Supplied data:
_ _ _

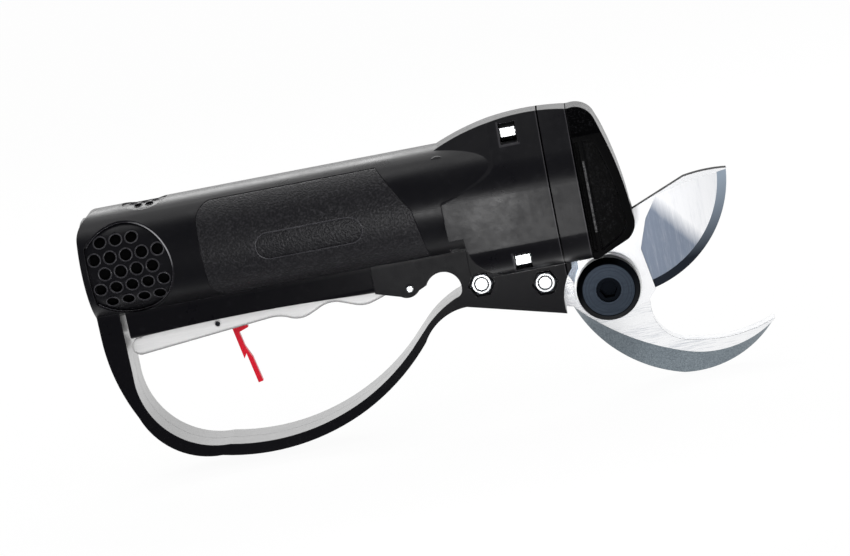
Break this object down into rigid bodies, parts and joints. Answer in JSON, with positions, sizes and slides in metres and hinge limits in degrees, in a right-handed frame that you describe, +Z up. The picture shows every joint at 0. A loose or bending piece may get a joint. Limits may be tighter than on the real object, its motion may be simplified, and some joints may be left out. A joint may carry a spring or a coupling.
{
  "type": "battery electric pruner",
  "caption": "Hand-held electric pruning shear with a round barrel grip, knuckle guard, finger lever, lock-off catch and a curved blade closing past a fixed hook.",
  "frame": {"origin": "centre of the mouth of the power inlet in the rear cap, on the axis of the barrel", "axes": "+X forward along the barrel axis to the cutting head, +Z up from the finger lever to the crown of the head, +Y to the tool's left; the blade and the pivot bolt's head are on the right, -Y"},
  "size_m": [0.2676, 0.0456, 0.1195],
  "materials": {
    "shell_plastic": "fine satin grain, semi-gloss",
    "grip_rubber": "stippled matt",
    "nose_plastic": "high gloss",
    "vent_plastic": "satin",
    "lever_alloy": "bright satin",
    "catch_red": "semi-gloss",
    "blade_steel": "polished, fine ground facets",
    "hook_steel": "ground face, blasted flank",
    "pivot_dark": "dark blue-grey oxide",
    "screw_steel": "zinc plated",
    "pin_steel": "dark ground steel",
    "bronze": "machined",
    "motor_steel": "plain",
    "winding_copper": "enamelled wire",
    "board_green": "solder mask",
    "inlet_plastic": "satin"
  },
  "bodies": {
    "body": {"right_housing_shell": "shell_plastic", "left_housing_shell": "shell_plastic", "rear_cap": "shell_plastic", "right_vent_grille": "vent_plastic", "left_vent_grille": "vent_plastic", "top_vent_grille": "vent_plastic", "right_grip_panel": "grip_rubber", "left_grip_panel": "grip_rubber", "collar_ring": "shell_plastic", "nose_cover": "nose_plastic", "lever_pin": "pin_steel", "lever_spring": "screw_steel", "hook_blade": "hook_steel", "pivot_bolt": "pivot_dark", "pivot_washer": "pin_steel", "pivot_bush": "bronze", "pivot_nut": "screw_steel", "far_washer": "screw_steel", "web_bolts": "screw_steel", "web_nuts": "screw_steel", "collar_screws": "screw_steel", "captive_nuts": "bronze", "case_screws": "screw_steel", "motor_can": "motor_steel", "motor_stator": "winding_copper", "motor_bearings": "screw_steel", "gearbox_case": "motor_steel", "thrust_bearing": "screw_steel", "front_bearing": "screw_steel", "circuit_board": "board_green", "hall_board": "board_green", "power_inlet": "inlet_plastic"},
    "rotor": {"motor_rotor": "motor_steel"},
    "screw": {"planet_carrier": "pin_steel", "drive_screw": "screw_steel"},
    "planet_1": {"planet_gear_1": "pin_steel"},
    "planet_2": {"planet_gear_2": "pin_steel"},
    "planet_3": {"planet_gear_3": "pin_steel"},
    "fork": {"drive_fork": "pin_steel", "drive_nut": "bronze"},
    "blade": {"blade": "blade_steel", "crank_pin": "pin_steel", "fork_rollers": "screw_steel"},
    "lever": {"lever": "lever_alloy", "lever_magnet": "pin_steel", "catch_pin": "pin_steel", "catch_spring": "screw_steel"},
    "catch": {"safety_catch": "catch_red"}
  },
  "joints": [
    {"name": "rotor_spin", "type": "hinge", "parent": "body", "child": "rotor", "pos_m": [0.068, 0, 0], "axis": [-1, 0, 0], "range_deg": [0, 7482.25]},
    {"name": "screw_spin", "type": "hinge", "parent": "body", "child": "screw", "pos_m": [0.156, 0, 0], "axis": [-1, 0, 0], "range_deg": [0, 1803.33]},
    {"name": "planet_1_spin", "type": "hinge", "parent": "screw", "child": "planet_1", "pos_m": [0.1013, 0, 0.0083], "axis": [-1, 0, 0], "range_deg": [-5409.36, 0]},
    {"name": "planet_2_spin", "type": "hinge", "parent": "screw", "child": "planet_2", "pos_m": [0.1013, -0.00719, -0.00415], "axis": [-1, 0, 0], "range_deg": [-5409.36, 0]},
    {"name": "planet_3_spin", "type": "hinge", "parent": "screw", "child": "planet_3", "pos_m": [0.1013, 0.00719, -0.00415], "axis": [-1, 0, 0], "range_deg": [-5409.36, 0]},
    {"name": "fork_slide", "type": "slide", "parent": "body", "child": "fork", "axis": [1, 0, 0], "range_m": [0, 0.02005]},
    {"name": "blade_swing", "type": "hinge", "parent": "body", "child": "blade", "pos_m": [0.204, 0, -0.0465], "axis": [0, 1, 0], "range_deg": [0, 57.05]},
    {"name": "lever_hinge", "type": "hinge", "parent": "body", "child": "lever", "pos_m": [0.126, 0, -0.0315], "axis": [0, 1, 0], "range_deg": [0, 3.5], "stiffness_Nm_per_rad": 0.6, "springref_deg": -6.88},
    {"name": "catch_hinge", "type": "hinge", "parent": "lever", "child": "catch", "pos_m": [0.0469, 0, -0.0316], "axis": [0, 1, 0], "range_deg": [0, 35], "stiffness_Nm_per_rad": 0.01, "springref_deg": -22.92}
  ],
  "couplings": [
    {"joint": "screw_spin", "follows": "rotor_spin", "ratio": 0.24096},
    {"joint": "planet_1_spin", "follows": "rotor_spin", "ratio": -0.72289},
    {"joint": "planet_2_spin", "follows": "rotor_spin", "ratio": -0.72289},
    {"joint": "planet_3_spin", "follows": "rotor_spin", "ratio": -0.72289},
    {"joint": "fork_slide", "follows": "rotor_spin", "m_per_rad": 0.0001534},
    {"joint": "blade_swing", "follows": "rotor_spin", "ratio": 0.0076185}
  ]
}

_ _ _

What you are asked to do:
Pull out all lines from the listing that contain the string "bodies".

Complete answer:
Break this object down into rigid bodies, parts and joints. Answer in JSON, with positions, sizes and slides in metres and hinge limits in degrees, in a right-handed frame that you describe, +Z up. The picture shows every joint at 0. A loose or bending piece may get a joint. Limits may be tighter than on the real object, its motion may be simplified, and some joints may be left out. A joint may carry a spring or a coupling.
  "bodies": {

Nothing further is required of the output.